4 Kommentare zu "Unabhängige Verlage: Kritik an den Auslistungen von Libri"

  1. Amazon hat sicher schon Danke gesagt an Libri!

  2. Leider haben Buchhändler die geringste Öffnungsrate bei Infos per E-Mail und die höchste Abmeldungsrate.

  3. Ulrike Osterhage | 22. August 2019 um 12:53 | Antworten

    Liebe Frau Schmidt-Huber,
    das stimmt leider nur bedingt. Wenn ich direkt beim Verlag bzw. der VA bestelle, dauert es bis zu einer Woche, bis der Titel da ist. Das ist vielen Kunden schon zu lang. Außerdem fressen die Versandkosten einen erheblichen Teil der ohnehin schmalen Marge auf. Auch für den Verlag sind Kleinstbestellungen kein wirkliches Geschäft.
    Als kleine Stadtteil-Buchhandlung bin ich auf eine gute Versorgung durch das Barsortiment angewiesen.

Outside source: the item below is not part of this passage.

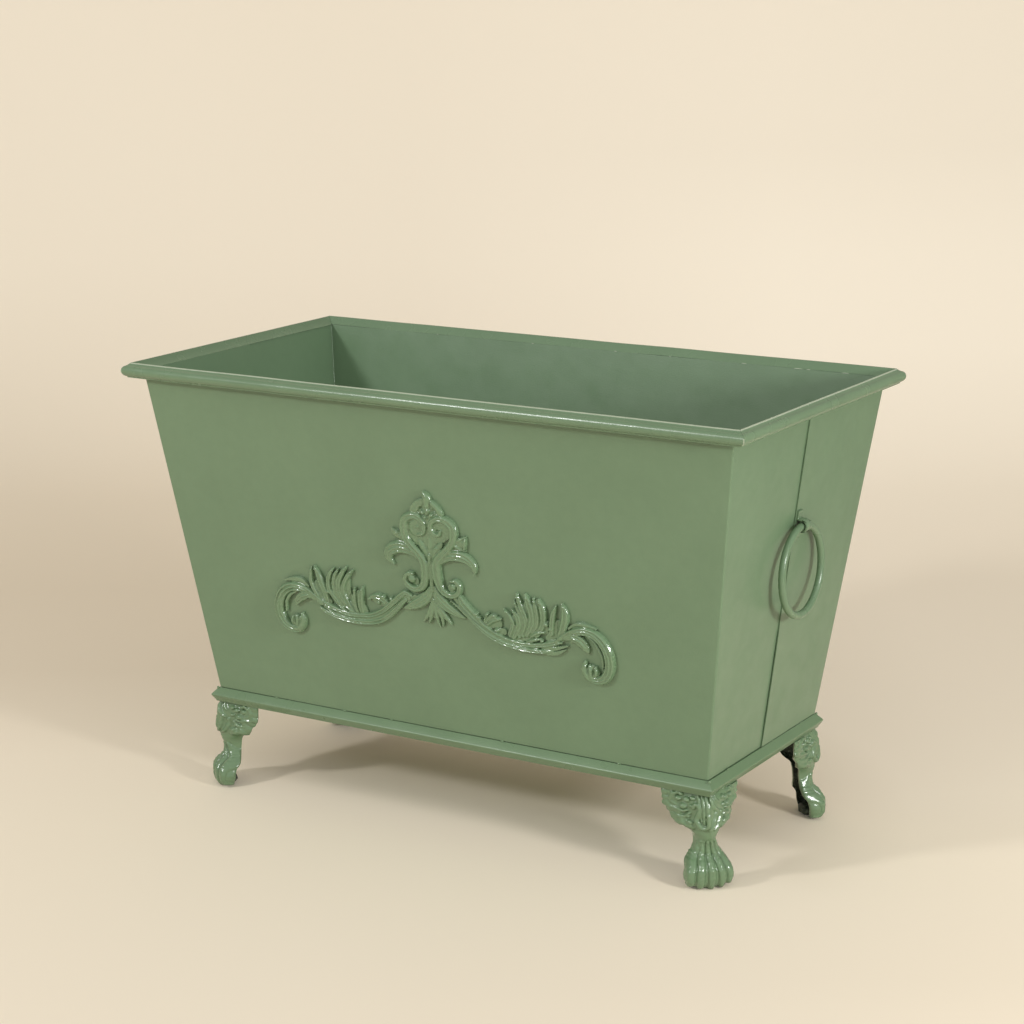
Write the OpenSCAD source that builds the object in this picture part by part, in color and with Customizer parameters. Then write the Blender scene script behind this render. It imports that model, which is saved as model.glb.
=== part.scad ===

  4. Ulrike Schmidt-Huber | 22. August 2019 um 11:12 | Antworten

    „Auch hinterlässt es keinen guten Eindruck, wenn der stationäre Buchhändler dem Kunden sagt, ein Buch wäre nicht lieferbar, dieser aber feststellt, dass es bei Amazon vorrätig ist.“ — Sicherlich ist es bedauerlich, wenn Barsortimente in diesem Umfang auslisten. Dennoch kann jeder Buchhändler das Buch beim Verlag oder der Verlagsauslieferung beziehen, oftmals in wenigen Tagen. Der Fehler beim Buchhandel liegt doch darin, nicht mehr das VLB heranzuziehen, sondern nur Barsortimentstitel zu besorgen! Also etwas zu tun, was noch – sagen wir – im 20. Jh. üblich war, und die Geschäftsordnung des Buchhandels auch vorgibt.
    Für die betroffenen Verlage ist es natürlich übel – die heute bessere Erreichbarkeit des Buchhändlers über Newsletter etc. gibt ihnen aber auch neue Möglichkeiten, präsent zu sein.
    Und Buchhändler können darauf reagieren! Und tun es hoffentlich auch.